Would you quote the material below from its first line through the line containing "LIGHT = ((88, 69, 62), (118, 95, 86))", exactly and with both ends included?

**ENTRIES PROVIDED**
------------------------

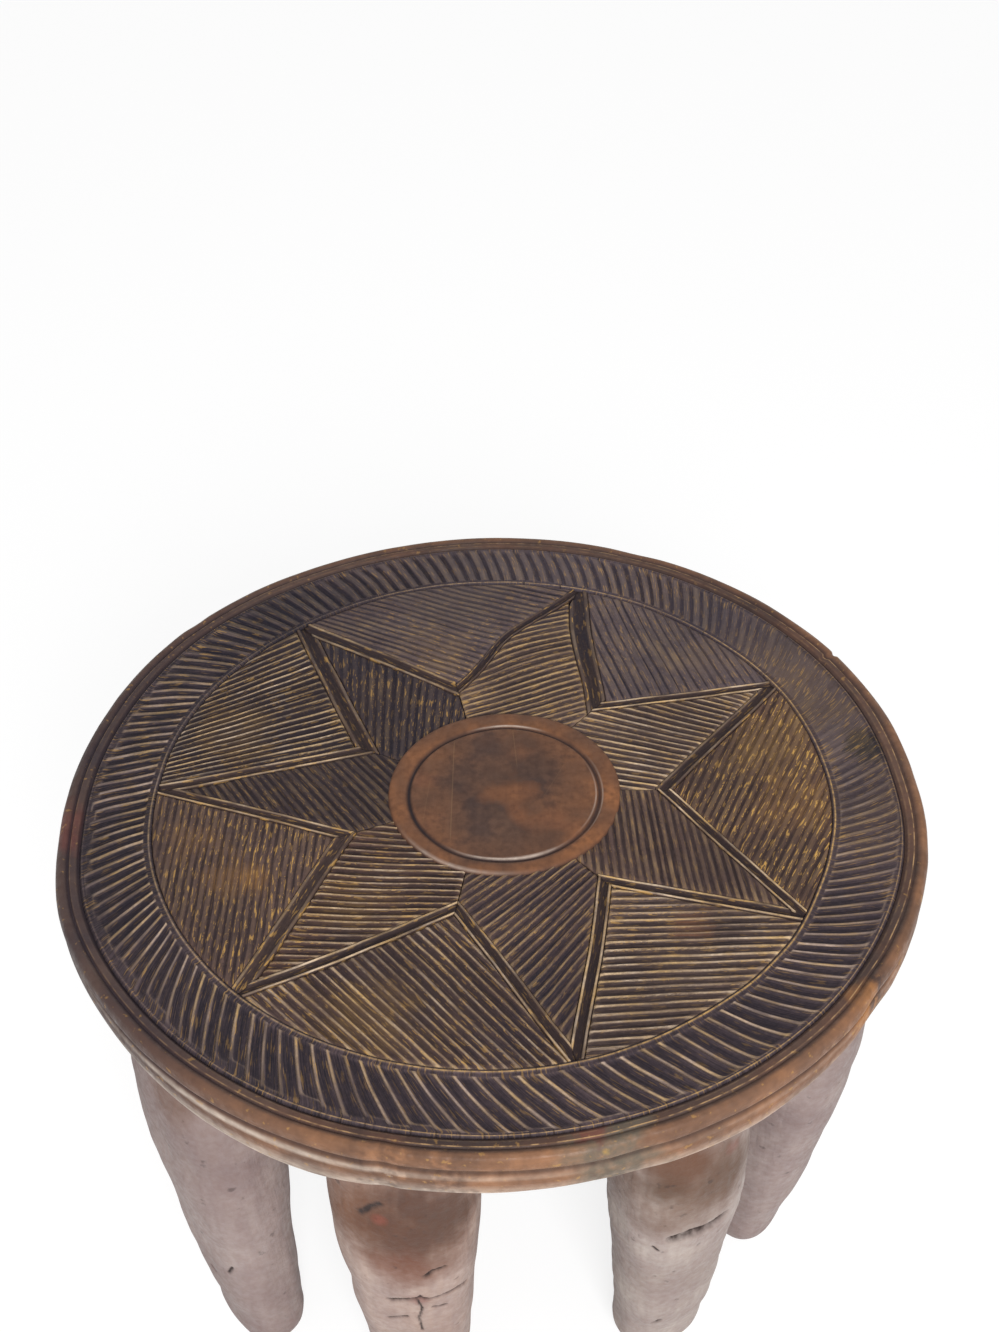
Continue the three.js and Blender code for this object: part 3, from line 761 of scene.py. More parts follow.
# The hatching's spare length and width before it is trimmed, what is worn off it, and how it
# grows shallow and sags along a panel's edge
PANEL_SPARE = (0.004, 0.006)
PANEL_WORN = 0.0003
PANEL_SWELL = (0.0003, 0.05)
EDGE_LIFT = 0.003
EDGE_SAG = 0.0006
EDGE_REACH = 0.0012

# The boss covers the points' inner ends, which are sunk so that none shows in its groove
BOSS_OFFSET = 0.0077
BOSS_COVER = 0.062
COVER_SLOPE = 0.004
SUNK_UNDER_BOSS = 0.0022

# Across the cut beside a ridge: how far over, and how deep
GOUGE_SECTION = ((0.2, 0.78), (0.5, 1), (0.8, 0.78))

TIP_ANGLES = (25.2, 71.8, 128.5, 179, 228.4, 281.7, 328.1)
VALLEYS = (
    (46.6, 0.386), (102.4, 0.374), (154.2, 0.333), (202, 0.361), (257.6, 0.374), (310.3, 0.387),
    (357.9, 0.41),
)

# The line to each tip from the valley before it and from the valley after it: width as a
# share of the seat's radius, how light its two ridges are, how deep its groove is
STAR_LINES = (
    ((0.034, 0.25, 1.0), (0.027, 1.1, 0.8)),
    ((0.050, 0.15, 1.1), (0.026, 0.1, 1.0)),
    ((0.040, 0.5, 0.9), (0.046, 0.2, 1.2)),
    ((0.030, 0.9, 0.9), (0.029, 0.85, 0.9)),
    ((0.038, 0.25, 0.6), (0.031, 1.05, 1.0)),
    ((0.029, 0.65, 1.0), (0.032, 0.9, 1.1)),
    ((0.030, 1.2, 1.0), (0.028, 1.1, 1.0)),
)

PALE, BROWN, SMOKE = (222, 197, 170), (142, 112, 88), (110, 95, 94)
WARM = ((74, 52, 46), (99, 71, 60))
MID = ((76, 57, 54), (100, 77, 71))
COOL = ((82, 68, 71), (107, 90, 92))
DIM = ((36, 26, 34), (52, 38, 44))
DEEP, INK = (35, 26, 28), (30, 26, 36)
LIGHT = ((88, 69, 62), (118, 95, 86))

# Each panel's hatching: name, direction in degrees, how much it fans to either side, spacing,
# share left as a ridge, depth, ridge light, colours of the ridge, the wood and the cuts, ochre
POINT_PANELS = (
    ("point_right_back", -21, -9, 0.0047, 0.18, 0.0011, 1.3, PALE, LIGHT, DEEP, 0.6),
    ("point_back", 21, 3, 0.0047, 0.2, 0.0009, 1, RIDGE_TAN, LIGHT, DEEP, 0.7),
    ("point_left_back", 90, 7, 0.0052, 0.45, 0.0009, 0.15, SMOKE, DIM, INK, 0.5),
    ("point_left", -54, 3, 0.0047, 0.45, 0.0008, 0.2, BROWN, DIM, DEEP, 0.3),
    ("point_left_front", -4, -4, 0.0046, 0.17, 0.0013, 0.88, PALE, WARM, DEEP, 0.7),
    ("point_front", 48, -14, 0.0047, 0.18, 0.0011, 0.48, RIDGE_TAN, MID, INK, 0.5),
    ("point_right_front", -87, 3, 0.0043, 0.42, 0.0008, 0.3, BROWN, MID, DEEP, 0.35),
)
GAP_PANELS = (
    ("gap_right_back", -76, 3, 0.0056, 0.7, 0.0005, 0.2, SMOKE, COOL, INK, 0.4),
    ("gap_back", -25, 5, 0.0048, 0.5, 0.0006, 0.25, BROWN, COOL, INK, 0.7),
    ("gap_left_back", 23, 12, 0.0048, 0.18, 0.0013, 1, PALE, DIM, DEEP, 0.6),
    ("gap_left", 90, 1.5, 0.0042, 0.5, 0.00045, 0.1, TAN, MID, DEEP, 0.85),
    ("gap_front", -50, -4, 0.0050, 0.16, 0.0012, 0.8, PALE, MID, DEEP, 0.8),
    ("gap_right_front", 0, -2.5, 0.0049, 0.2, 0.0010, 0.95, PALE, LIGHT, DEEP, 0.7),
    ("gap_right", 64, 3, 0.0046, 0.5, 0.00035, 0.15, TAN, WARM, DEEP, 1.4),
)
PANEL_STAINS = {
    "point_back": ((0.15, 0.65, 0.1, (44, 40, 52), 0.8),),
    "point_left_back": ((-0.45, 0.58, 0.14, (40, 34, 44), 0.8), (-0.3, 0.3, 0.15, (60, 44, 38), 0.4)),
    "point_front": ((0.08, -0.6, 0.1, (34, 30, 40), 0.8),),
    "point_left_front": ((-0.3, -0.35, 0.1, OCHRE, 0.12),),
    "gap_right_back": ((0.45, 0.55, 0.14, (60, 50, 50), 0.5), (0.55, 0.45, 0.12, (110, 90, 78), 0.4)),
    "gap_back": ((-0.1, 0.68, 0.26, (92, 80, 78), 0.5), (-0.12, 0.5, 0.12, (120, 92, 60), 0.35)),
    "gap_left_back": ((-0.62, 0.2, 0.12, (116, 90, 62), 0.35), (-0.5, 0.5, 0.1, (60, 50, 54), 0.4)),
    "gap_left": (
        (-0.58, -0.26, 0.08, (150, 108, 62), 0.45), (-0.52, -0.28, 0.05, (160, 114, 62), 0.4),
        (-0.68, -0.16, 0.08, (130, 94, 58), 0.4), (-0.5, -0.1, 0.12, (52, 38, 38), 0.6),
        (-0.56, -0.46, 0.14, (48, 36, 40), 0.65), (-0.72, -0.28, 0.08, (54, 40, 40), 0.5),
    ),
    "gap_front": (
        (-0.26, -0.66, 0.13, (130, 100, 64), 0.4), (-0.1, -0.6, 0.12, (56, 42, 38), 0.4),
        (0.02, -0.72, 0.09, (40, 34, 46), 0.5),
    ),
    "gap_right_front": ((0.43, -0.43, 0.06, (120, 80, 56), 0.6),),
    "gap_right": (
        (0.68, 0.12, 0.16, (140, 106, 64), 0.5), (0.7, -0.08, 0.12, (146, 106, 62), 0.45),
        (0.64, -0.28, 0.15, (56, 42, 38), 0.75), (0.54, 0, 0.11, (60, 45, 40), 0.6),
    ),
}


def polar(radius, degrees):
    return Vector((radius * math.cos(math.radians(degrees)), radius * math.sin(math.radians(degrees)), 0))


tips = [polar(RING_INSIDE, angle) for angle in TIP_ANGLES]
valleys = [polar(share * SEAT_RADIUS, angle) for angle, share in VALLEYS]


def side_cut(first, second, inner, inset):
    """Place and outward direction of a straight edge, set in towards a point inside."""
    out = (second - first).cross(Vector((0, 0, 1))).normalized()
    if (inner - first).dot(out) > 0:
        out = -out
    return first - out * inset, out


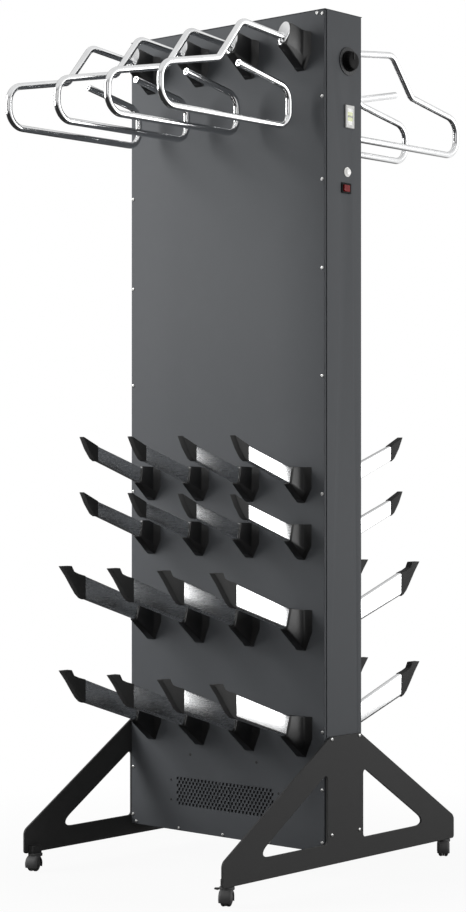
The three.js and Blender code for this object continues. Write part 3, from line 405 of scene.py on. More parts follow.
def prism(bm, outline, half):
    """A solid of this outline in the yz plane, as far to both sides of x = 0. Returns its vertices."""
    ring = [bm.verts.new((-half, y, z)) for y, z in outline]
    face = bm.faces.new(ring)
    grown = bmesh.ops.extrude_face_region(bm, geom=[face])["geom"]
    moved = only(bmesh.types.BMVert, grown)
    bmesh.ops.translate(bm, verts=moved, vec=(2 * half, 0, 0))
    return ring + moved


def box(bm, low, high):
    verts = bmesh.ops.create_cube(bm, size=1.0)["verts"]
    low, high = Vector(low), Vector(high)
    stretch = Matrix.Diagonal((*(high - low), 1))
    bmesh.ops.transform(bm, verts=verts, matrix=Matrix.Translation((low + high) / 2) @ stretch)
    return verts


def block(low, high):
    return lambda bm: box(bm, low, high)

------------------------

**FULL RESPONSE**
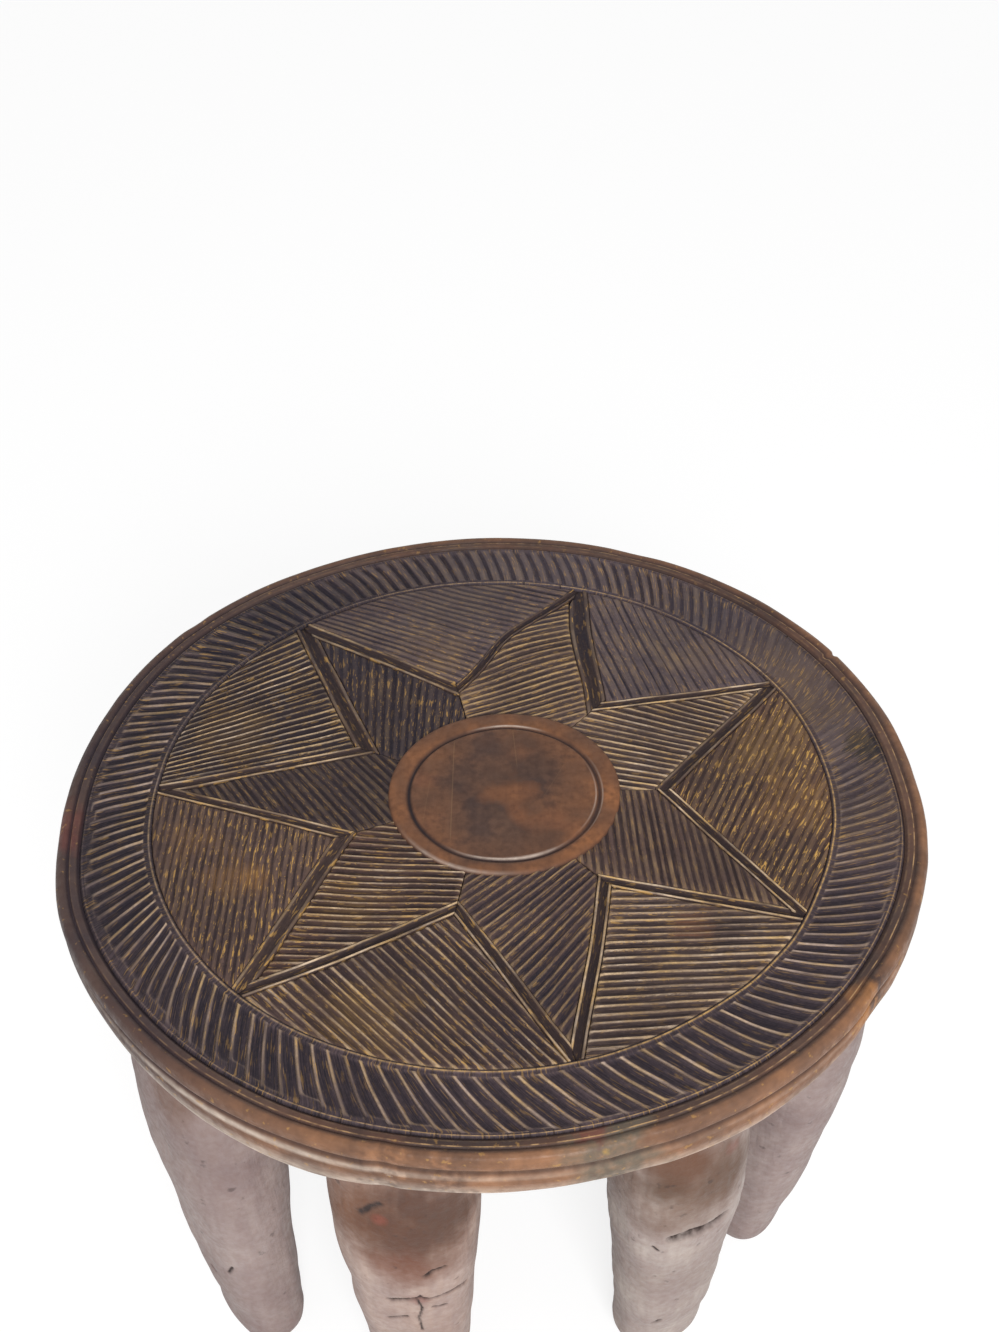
Continue the three.js and Blender code for this object: part 3, from line 761 of scene.py. More parts follow.
# The hatching's spare length and width before it is trimmed, what is worn off it, and how it
# grows shallow and sags along a panel's edge
PANEL_SPARE = (0.004, 0.006)
PANEL_WORN = 0.0003
PANEL_SWELL = (0.0003, 0.05)
EDGE_LIFT = 0.003
EDGE_SAG = 0.0006
EDGE_REACH = 0.0012

# The boss covers the points' inner ends, which are sunk so that none shows in its groove
BOSS_OFFSET = 0.0077
BOSS_COVER = 0.062
COVER_SLOPE = 0.004
SUNK_UNDER_BOSS = 0.0022

# Across the cut beside a ridge: how far over, and how deep
GOUGE_SECTION = ((0.2, 0.78), (0.5, 1), (0.8, 0.78))

TIP_ANGLES = (25.2, 71.8, 128.5, 179, 228.4, 281.7, 328.1)
VALLEYS = (
    (46.6, 0.386), (102.4, 0.374), (154.2, 0.333), (202, 0.361), (257.6, 0.374), (310.3, 0.387),
    (357.9, 0.41),
)

# The line to each tip from the valley before it and from the valley after it: width as a
# share of the seat's radius, how light its two ridges are, how deep its groove is
STAR_LINES = (
    ((0.034, 0.25, 1.0), (0.027, 1.1, 0.8)),
    ((0.050, 0.15, 1.1), (0.026, 0.1, 1.0)),
    ((0.040, 0.5, 0.9), (0.046, 0.2, 1.2)),
    ((0.030, 0.9, 0.9), (0.029, 0.85, 0.9)),
    ((0.038, 0.25, 0.6), (0.031, 1.05, 1.0)),
    ((0.029, 0.65, 1.0), (0.032, 0.9, 1.1)),
    ((0.030, 1.2, 1.0), (0.028, 1.1, 1.0)),
)

PALE, BROWN, SMOKE = (222, 197, 170), (142, 112, 88), (110, 95, 94)
WARM = ((74, 52, 46), (99, 71, 60))
MID = ((76, 57, 54), (100, 77, 71))
COOL = ((82, 68, 71), (107, 90, 92))
DIM = ((36, 26, 34), (52, 38, 44))
DEEP, INK = (35, 26, 28), (30, 26, 36)
LIGHT = ((88, 69, 62), (118, 95, 86))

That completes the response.